- _Set task_
Only the lines from the one containing "start = Vector(start)" down to the one containing "record = json.load(file)", inclusive, are to be quoted exactly.

- _Stored rows_
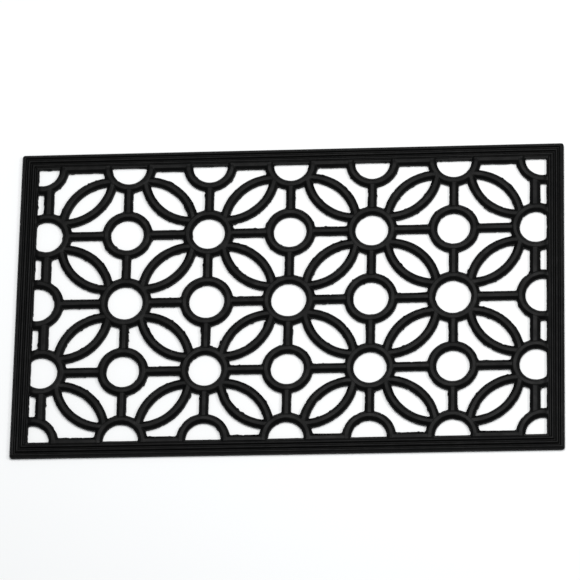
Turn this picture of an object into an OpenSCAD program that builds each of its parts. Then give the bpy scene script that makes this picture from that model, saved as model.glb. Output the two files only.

--

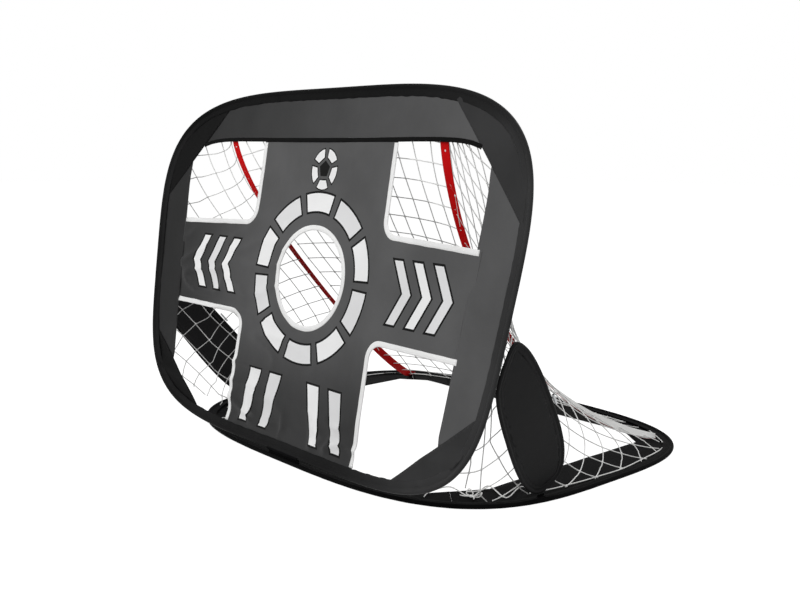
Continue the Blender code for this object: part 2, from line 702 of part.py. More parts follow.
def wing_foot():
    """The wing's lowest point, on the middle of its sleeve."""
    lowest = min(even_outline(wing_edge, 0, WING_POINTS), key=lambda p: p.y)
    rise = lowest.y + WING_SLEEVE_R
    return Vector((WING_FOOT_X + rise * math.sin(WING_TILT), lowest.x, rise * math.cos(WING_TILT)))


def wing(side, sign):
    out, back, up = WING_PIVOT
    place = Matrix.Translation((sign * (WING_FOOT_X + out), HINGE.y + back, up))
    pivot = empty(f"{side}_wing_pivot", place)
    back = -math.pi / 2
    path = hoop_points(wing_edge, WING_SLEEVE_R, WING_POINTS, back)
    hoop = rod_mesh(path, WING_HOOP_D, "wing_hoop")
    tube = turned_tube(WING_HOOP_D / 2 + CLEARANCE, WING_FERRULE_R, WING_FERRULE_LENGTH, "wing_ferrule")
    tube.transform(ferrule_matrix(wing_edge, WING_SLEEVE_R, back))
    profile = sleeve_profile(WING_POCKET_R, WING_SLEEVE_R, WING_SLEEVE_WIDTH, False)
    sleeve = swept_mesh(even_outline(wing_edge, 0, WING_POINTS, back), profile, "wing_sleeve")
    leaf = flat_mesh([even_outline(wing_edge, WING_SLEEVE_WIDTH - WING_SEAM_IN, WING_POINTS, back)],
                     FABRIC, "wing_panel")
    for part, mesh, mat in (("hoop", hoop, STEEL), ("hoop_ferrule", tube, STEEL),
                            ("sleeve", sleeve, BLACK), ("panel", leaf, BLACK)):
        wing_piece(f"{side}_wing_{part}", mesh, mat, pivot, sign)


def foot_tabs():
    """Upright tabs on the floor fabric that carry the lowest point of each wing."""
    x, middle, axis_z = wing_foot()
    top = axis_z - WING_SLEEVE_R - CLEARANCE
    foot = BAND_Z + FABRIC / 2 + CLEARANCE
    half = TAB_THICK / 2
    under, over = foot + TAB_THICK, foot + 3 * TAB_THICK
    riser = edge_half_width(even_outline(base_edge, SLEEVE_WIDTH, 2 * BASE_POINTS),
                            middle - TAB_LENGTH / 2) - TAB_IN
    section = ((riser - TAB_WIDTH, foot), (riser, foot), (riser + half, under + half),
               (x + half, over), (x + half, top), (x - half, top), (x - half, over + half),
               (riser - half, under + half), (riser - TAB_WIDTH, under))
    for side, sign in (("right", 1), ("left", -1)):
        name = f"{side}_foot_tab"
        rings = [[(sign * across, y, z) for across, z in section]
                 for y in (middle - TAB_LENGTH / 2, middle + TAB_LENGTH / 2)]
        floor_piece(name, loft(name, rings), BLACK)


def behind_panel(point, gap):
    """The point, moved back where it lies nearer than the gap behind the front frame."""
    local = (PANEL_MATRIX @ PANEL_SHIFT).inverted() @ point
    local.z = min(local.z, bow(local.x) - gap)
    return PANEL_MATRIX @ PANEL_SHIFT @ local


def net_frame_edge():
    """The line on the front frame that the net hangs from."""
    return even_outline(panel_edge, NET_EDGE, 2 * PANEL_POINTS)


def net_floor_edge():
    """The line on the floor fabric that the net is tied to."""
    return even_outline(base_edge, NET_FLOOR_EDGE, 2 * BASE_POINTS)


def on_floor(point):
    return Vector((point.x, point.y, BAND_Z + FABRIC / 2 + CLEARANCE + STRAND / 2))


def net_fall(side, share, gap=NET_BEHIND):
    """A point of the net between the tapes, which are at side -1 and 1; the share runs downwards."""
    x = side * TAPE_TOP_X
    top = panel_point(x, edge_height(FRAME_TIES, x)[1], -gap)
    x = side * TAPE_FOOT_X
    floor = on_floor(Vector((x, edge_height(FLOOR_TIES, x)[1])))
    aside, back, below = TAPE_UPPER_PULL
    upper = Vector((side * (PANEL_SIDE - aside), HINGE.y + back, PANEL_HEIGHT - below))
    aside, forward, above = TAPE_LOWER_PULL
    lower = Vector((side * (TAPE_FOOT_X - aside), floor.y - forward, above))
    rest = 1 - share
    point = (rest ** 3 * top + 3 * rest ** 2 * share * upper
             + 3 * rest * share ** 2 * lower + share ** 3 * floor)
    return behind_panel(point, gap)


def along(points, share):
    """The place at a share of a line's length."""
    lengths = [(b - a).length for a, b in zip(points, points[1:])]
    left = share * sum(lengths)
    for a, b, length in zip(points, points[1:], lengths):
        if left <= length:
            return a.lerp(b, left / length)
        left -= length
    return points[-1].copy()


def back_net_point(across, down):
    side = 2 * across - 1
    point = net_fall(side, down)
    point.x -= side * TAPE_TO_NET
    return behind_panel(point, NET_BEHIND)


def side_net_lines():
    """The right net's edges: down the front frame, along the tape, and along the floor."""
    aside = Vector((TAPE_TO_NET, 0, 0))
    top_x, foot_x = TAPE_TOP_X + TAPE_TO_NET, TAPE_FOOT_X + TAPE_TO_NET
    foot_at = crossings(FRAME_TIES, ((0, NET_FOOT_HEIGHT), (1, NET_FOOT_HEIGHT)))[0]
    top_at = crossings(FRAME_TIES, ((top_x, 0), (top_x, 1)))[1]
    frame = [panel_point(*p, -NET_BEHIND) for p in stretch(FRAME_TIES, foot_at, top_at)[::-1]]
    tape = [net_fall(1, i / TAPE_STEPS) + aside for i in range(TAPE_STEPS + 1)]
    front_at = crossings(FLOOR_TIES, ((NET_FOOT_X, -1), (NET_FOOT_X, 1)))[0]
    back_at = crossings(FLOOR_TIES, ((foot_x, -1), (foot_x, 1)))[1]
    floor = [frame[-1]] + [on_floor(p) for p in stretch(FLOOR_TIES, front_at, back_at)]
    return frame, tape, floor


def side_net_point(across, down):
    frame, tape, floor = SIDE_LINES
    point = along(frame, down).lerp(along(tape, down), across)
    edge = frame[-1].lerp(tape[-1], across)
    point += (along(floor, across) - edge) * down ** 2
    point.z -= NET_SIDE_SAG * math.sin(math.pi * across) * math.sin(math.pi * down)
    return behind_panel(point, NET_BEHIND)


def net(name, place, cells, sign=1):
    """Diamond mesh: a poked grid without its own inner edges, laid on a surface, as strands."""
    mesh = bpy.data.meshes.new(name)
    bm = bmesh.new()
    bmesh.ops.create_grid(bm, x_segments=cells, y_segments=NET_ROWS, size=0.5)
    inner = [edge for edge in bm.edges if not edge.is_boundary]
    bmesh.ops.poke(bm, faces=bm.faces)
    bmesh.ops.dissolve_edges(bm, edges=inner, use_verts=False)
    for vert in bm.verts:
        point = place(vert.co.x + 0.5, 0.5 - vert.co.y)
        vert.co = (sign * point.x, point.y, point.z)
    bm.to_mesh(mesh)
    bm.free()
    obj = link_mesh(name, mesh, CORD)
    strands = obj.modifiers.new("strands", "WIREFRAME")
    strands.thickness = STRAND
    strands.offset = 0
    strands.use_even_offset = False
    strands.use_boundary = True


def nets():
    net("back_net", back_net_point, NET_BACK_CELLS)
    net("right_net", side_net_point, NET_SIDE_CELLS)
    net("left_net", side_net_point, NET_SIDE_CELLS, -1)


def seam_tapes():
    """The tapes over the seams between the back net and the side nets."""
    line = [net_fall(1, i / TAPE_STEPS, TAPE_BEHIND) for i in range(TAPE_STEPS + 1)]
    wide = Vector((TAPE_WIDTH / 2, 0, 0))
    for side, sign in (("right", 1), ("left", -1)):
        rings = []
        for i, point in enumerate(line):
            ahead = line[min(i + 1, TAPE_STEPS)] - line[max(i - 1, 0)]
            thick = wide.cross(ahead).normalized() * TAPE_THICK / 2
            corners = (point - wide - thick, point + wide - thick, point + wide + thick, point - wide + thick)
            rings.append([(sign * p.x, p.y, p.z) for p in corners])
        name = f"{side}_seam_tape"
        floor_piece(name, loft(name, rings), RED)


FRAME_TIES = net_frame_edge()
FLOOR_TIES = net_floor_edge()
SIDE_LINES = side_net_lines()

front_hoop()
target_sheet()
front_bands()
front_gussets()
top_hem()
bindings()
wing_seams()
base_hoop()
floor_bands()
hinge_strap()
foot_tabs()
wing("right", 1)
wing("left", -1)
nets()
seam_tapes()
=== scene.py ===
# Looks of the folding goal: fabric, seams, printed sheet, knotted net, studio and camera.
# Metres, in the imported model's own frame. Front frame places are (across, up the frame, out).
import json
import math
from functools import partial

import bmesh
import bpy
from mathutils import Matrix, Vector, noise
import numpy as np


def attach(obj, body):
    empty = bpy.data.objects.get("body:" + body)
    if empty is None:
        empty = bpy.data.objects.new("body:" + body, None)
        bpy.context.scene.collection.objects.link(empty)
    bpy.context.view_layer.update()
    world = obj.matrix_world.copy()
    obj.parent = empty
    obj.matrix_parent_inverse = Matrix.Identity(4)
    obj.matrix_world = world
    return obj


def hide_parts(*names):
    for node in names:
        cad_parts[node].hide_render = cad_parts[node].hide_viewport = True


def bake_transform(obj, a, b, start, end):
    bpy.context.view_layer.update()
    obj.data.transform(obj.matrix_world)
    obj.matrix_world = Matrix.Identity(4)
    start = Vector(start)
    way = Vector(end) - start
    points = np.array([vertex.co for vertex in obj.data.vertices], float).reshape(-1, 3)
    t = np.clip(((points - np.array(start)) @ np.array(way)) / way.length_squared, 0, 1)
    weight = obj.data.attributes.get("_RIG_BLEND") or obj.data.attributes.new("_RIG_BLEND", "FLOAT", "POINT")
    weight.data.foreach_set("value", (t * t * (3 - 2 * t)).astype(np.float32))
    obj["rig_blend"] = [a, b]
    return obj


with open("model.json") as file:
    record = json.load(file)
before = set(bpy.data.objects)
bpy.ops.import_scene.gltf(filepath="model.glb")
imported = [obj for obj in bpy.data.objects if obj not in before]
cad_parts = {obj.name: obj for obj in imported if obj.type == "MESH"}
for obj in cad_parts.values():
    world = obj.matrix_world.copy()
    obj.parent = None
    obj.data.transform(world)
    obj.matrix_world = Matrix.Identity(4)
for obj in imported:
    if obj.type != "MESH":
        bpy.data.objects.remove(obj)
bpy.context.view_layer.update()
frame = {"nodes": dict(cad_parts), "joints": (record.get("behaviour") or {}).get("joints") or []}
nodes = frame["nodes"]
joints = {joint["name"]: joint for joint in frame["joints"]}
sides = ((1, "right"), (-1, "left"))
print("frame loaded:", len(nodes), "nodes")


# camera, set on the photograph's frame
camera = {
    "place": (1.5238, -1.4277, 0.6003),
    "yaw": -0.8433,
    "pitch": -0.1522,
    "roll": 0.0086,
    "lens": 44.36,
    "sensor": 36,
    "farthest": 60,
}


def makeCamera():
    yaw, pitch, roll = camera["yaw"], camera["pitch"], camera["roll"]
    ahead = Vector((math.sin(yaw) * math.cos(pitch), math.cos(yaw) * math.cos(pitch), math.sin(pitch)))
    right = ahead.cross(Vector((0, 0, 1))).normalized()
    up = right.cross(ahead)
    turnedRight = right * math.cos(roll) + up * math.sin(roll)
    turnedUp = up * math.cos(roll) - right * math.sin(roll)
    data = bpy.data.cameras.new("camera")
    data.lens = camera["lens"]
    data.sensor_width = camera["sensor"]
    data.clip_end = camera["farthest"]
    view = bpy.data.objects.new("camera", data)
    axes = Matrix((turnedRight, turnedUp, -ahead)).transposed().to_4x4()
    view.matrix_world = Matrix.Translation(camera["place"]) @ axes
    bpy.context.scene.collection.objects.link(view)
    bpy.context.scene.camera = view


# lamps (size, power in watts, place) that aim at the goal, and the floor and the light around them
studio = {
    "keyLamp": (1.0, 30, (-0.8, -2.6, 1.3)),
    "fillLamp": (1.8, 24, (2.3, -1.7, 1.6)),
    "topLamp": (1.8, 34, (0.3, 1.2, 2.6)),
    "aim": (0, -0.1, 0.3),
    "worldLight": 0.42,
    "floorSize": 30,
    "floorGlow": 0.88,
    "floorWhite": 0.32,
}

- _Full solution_
    start = Vector(start)
    way = Vector(end) - start
    points = np.array([vertex.co for vertex in obj.data.vertices], float).reshape(-1, 3)
    t = np.clip(((points - np.array(start)) @ np.array(way)) / way.length_squared, 0, 1)
    weight = obj.data.attributes.get("_RIG_BLEND") or obj.data.attributes.new("_RIG_BLEND", "FLOAT", "POINT")
    weight.data.foreach_set("value", (t * t * (3 - 2 * t)).astype(np.float32))
    obj["rig_blend"] = [a, b]
    return obj


with open("model.json") as file:
    record = json.load(file)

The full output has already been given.